By design and by accident, it is time for the forest to be reduced to its fire-hardy constituents. Time to be rebirthed, transformed, replenished.
My own neck of the woods is full of standing Roman candles; gray, dead standing trees as dry and crackly as newspaper, waiting for ignition. They frequently fall in windy weather, forcing me to carry the chainsaw along the trail to the swimming beach and even on trips to town. (Few people drive our roads, and we may be the first passerby after any storm. I learned this turn-around lesson on impassable roads more than once.) I have tried to cut and burn my dead spruce close to the cabin, but I can’t keep up with more than a careful perimeter.
We all know that Smokey the Bear has been quietly shushed from warning us off of forest fires. Smokey’s messaging is much more complicated these days. Fires are a necessary and difficult part of a healthy ecosystem, but we only tolerate a fire under certain conditions. A lot of smart people, such as the Ojibwe, who lived here for quite a while, knew fire differently than white colonizers. But then there was a Great Forgetting and those ways were forced into silence. A century or so later, some of us are willing to acknowledge that we’re either going to invite fire back to the forest and live with it as a companion, or fire will come for us like a ravenous manidoo.
My presence here, sitting in my remote cabin, is an inconvenient fact. I’d like not to lose my cabin, of course. I don’t want a raging fire. But I think it inevitable. Not only is the forest a tinderbox, it’s explosivity is multiplied by the longer fire seasons and blowdowns that have arrived with global warming. It’s not if, it’s when. Those on the west coast know this sense of impending change.
So I prepare myself for this future. Of course, I have the insurance and the metal roof and so forth.
But I speak more of preparing myself for losing everything I think I love about this place.
When you love a place, you are finally forced to love it’s nature. For me, that means knowing much of what I love is impermanent. This forest is not mine to have and hold. It is a place, but it may change at any moment. I’m one lightning strike away from a conflagration. I try to learn to love everything about this forest, not just her postcard moments. I want to learn to love her fire.
A few summers ago, I paddled a portion of the eastern BWCA that had been scoured by the hot Ham Lake Fire. Our long, deep lake ran at least a mile from west to east, a tall cliff on the north shore. The land--every ridge, every rock wall, every fold in the earth--showed itself as we paddled the length. The forest was already reclaiming the charred ground, and green was the dominant color.
What I anticipated to be sad and unpleasant became fascinating. I realized I’d never seen such a thing. I had been so far removed that I didn’t know what this place looked like in its normal state of affairs. To see such bones and unexpected growth!

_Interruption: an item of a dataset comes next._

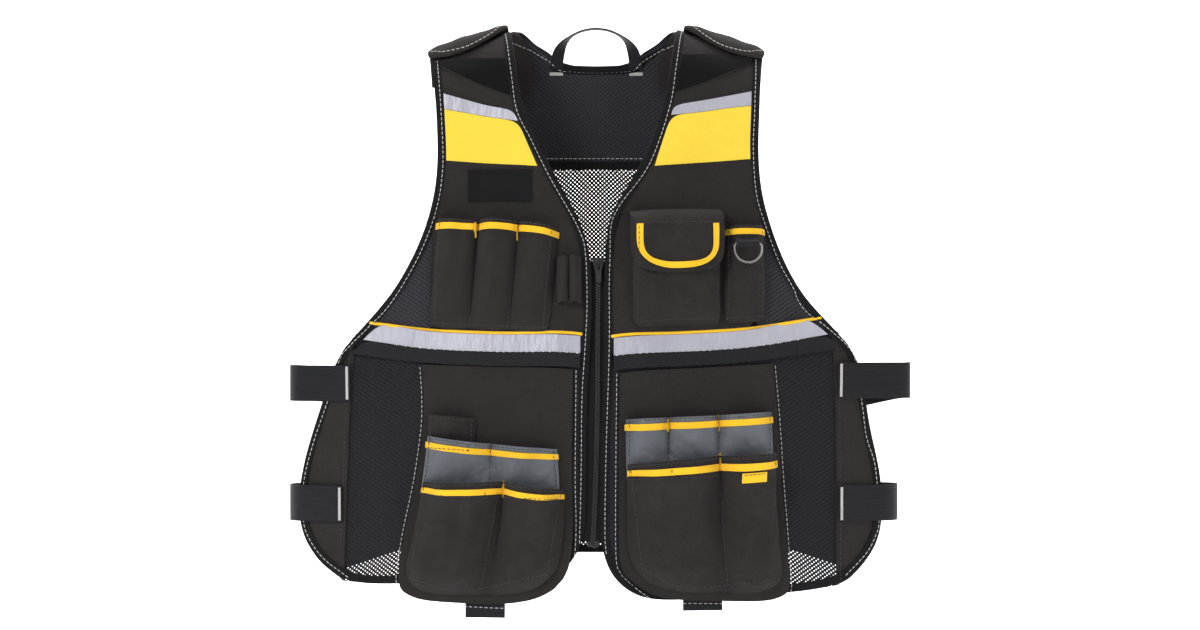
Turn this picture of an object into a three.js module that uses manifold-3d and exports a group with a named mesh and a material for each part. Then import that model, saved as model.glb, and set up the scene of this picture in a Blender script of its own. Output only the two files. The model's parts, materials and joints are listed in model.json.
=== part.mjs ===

I saw Yellowstone for the first time 1990, two years after the fires transformed the park. To my eyes, it was still superlative. It was all of Yellowstone I have ever known, and it’s still wondrous.
This gives me hope that I can love a place even after everything I thought I loved most is gone. I’m committed. I’m cultivating a willingness to accept fire, to accept change. Unlike the prairie, where fire can ravish in April and the grasses return by August, this forest regenerates in decades, even centuries. I’m living in a slower timescape. I will make way for the fire when she comes, as gracefully and gratefully as I can.
Maybe the cabin will survive a fire, and the tallest white pine where I leave offerings will stand, and those who come later will think, “Of course there was fire.” Because they will be wiser than us.
Or maybe it will be all gone, and this journal will be left.
Maybe it will all still be here when it’s time for me to die, and my ashes will be the precursor.